Mary Achziger, a leader of the Recall Rochelle campaign, isn’t bothered by COGA’s and oil companies’ lack of support for the recall of Galindo–or their reluctant acceptance of SB 181, as passed with amendments favorable to the oil industry.

“I haven’t been told that oil companies are not supporting this,” Achziger told the Colorado Times Recorder.

“I’m secure in supporting this recall, mainly because of Senate Bill 181,” she said. “I’m secure in my opinion on that,” she said, adding that she believes residents of Galindo’s district oppose SB 181, and yet Galindo voted for it.

Achziger said she’s getting a positive response to her petition drive, and she expects to collect the signatures needed to make the ballot.

The Greeley Tribune reported over the weekend that in the wake of changes made to SB 181 during the legislative process, the law is more palatable to business. The Tribune reported:

When Senate Bill 19-181 was first introduced on March 1, there was a lot of fear about how the legislation could cause the oil and gas industry to abandon Colorado, taking tens of thousands of lucrative jobs with it.

But by the time it was passed on April 11, the bill had taken a new form.

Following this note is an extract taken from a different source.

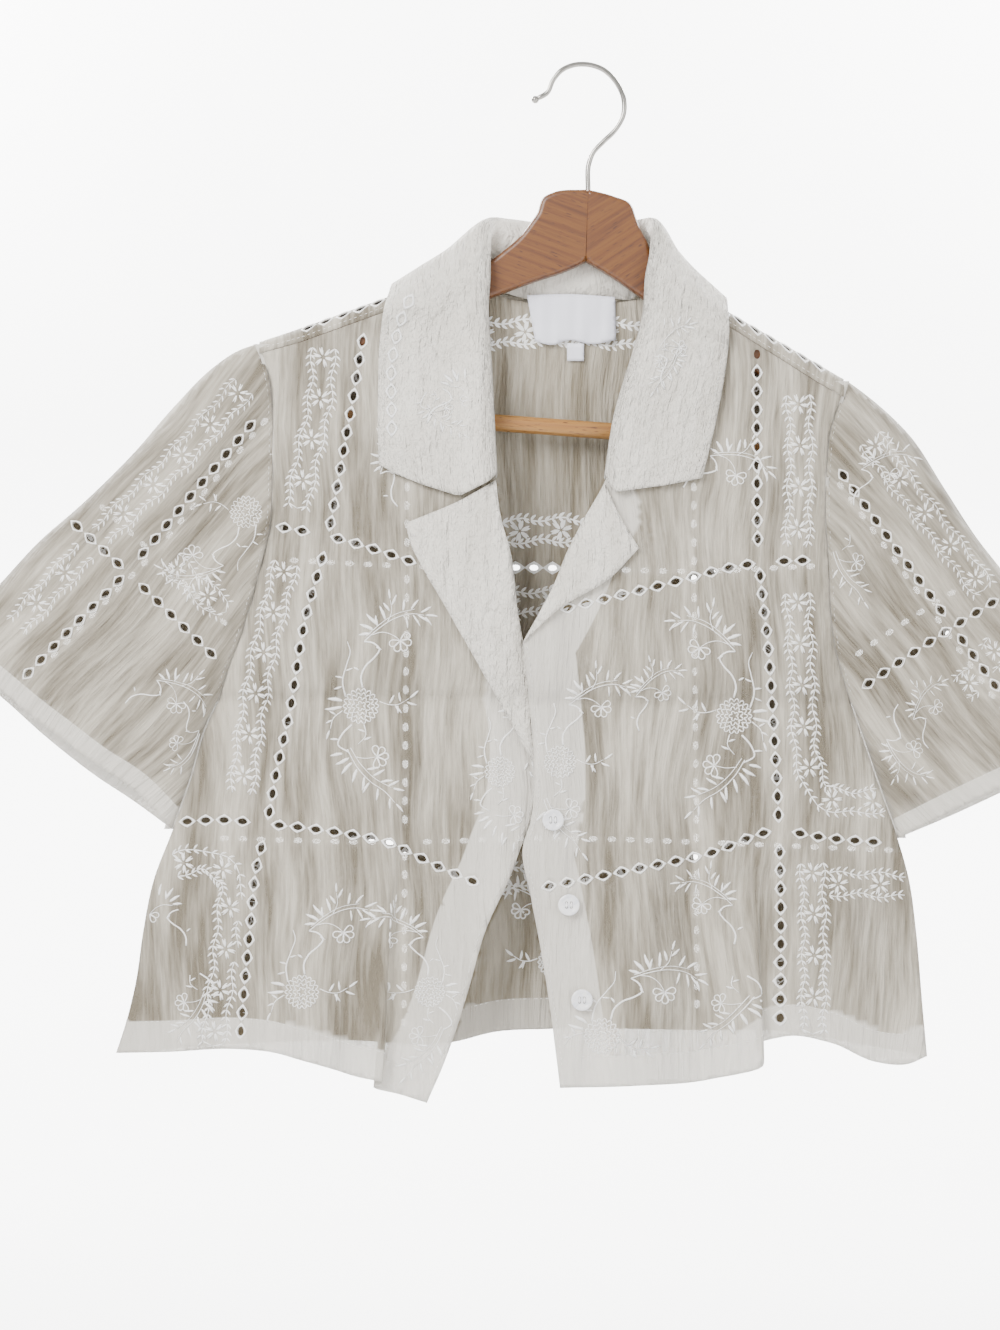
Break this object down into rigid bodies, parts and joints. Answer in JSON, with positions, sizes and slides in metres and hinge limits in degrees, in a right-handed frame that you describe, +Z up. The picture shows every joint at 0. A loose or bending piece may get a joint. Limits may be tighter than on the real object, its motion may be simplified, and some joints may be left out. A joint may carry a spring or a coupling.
{
  "type": "cropped blouse on a wooden hanger",
  "caption": "Sheer cropped blouse with notched collar, flared short sleeves and eyelet ladders, open in front, hung on a wooden hanger with a bar and a steel hook.",
  "frame": {"origin": "the point inside the top of the hook where it hangs on its rail or peg", "axes": "+Z up, +Y from the blouse's front to its back, +X towards the wearer's left sleeve"},
  "size_m": [0.7622, 0.0646, 0.6743],
  "materials": {
    "sheer_cloth": "matt, sheer off-white weave",
    "double_cloth": "matt, two layers of off-white cloth",
    "wood": "clear satin varnish",
    "bar_wood": "clear satin varnish",
    "chrome": "polished",
    "shell": "pearly",
    "ribbon": "woven satin tape"
  },
  "bodies": {
    "root": {"back": "sheer_cloth", "front_right": "sheer_cloth", "front_left": "sheer_cloth", "sleeve_right_front": "sheer_cloth", "sleeve_right_back": "sheer_cloth", "sleeve_left_front": "sheer_cloth", "sleeve_left_back": "sheer_cloth", "collar": "double_cloth", "lapel_right": "double_cloth", "lapel_left": "double_cloth", "hanger_arm_right": "wood", "hanger_arm_left": "wood", "hanger_bar": "bar_wood", "hanger_hook": "chrome", "button_1": "shell", "button_2": "shell", "button_3": "shell", "neck_label": "ribbon", "size_tag": "ribbon", "care_label": "ribbon"}
  },
  "joints": []
}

Earlier this week, Speaker of Colorado’s House of Representatives KC Becker, D-Boulder, Colorado Senate Assistant Minority Leader John Cooke, R-Greeley, and Colorado Oil & Gas Association President Dan Haley talked about how a couple of words and a handful of amendments turned a feared job killer into a bill both sides could accept.

The acceptability of the new law to the oil-and-gas industry also appears to be reflected in the fact that its opponents, including Weld County Commissioner Barbara Kirkmeyer, said last week that they will drop their campaign to overturn it at the ballot box this year but might re-start next year, depending on how its rules develop.

Haley told the Tribune that his organization still has concerns about the law, even though the final version provided a “degree of certainty for our industry” that the legislation lacked at the outset.